Jackler agrees that Juuls may be somewhat less harmful than higher powered vapes. “These larger devices with big coils and high power actually produce more toxic substances,” he says. (Still, he clarifies, “There’s nothing natural about breathing in and out propylene glycol, and glycerine, or flavorant chemicals.”) But the possibility that a kid could get into a bottle of sweet-flavored, high-nicotine vape juice is especially concerning to Jackler: nicotine is a poison, and toddlers like to stick things in their mouths. Despite stern warnings from the Food and Drug Administration that vape juice should not look like food or candy, many of the bottles were brightly packaged and contained sweet flavors, the study says. “One teaspoon contains enough dose to kill 5 toddlers,” Jackler says.

For what it’s worth, Juul doesn’t seem to like the rise of Juul pretenders, either.
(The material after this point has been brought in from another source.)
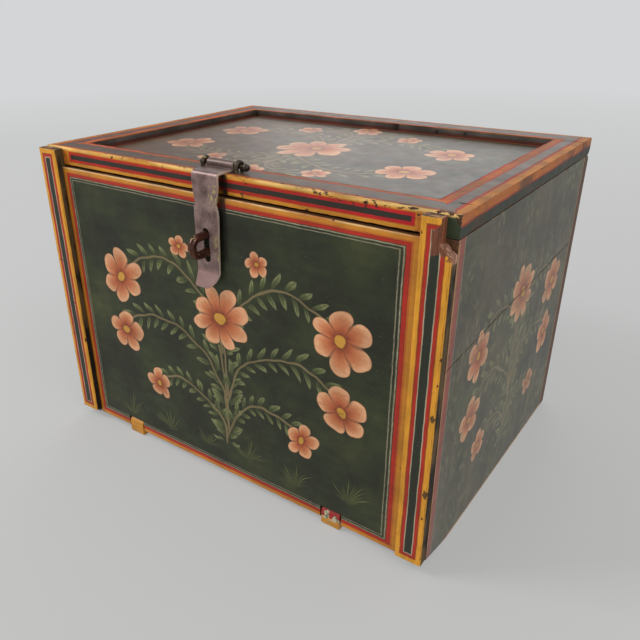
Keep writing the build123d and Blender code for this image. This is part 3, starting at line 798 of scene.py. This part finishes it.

After all, cheap knockoffs are bad for business and their proliferation could hurt the company’s image, which has already taken a major hit because of the device’s popularity with young people. “‘JUUL compatible’ products described by Dr. Jackler and his team appear to be illegally on the market because they were first marketed after August 2016,” Victoria Davis, a spokesperson for Juul, said in an emailed statement. That date’s significant, because any product that goes to market after August 2016 is supposed to get approval from the Food and Drug Administration before hitting shelves. “We believe any product illegally on the market should be removed immediately.”

To that end, Juul has been chasing down companies making counterfeit devices and pods, according to a recent news release. And in October, Juul filed a complaint with the United States International Trade Commission about companies that it claims are infringing on Juul’s patent. Davis also says that Juul wasn’t the first to market nicotine salts. RJ Reynolds Vapor Company, for example, was already selling the Vuse Solo at that point, a 4.8 percent nicotine salts product, according to company spokesperson Michael Shannon. But Jackler points out that back then those salts products were the exception — now, they’re becoming the rule. “The motivation of those who introduce products with high nicotine salts really was not well-established until after Juul was already clearly becoming a viral product,” he says.

There are a few public health fixes that Jackler and Ramamurthi propose. An urgent one is regulating high-volume, high-nicotine bottles of vape juice so that young kids can’t accidentally eat the contents. The team also suggests banning kid-friendly flavors altogether in vape juices that contain nicotine, and making high-dose products like Juul available only with a doctor’s prescription. “We have urgent need to put in a suite of effective policies,” says Jackler, “that stem the tide of these being picked up by young people.”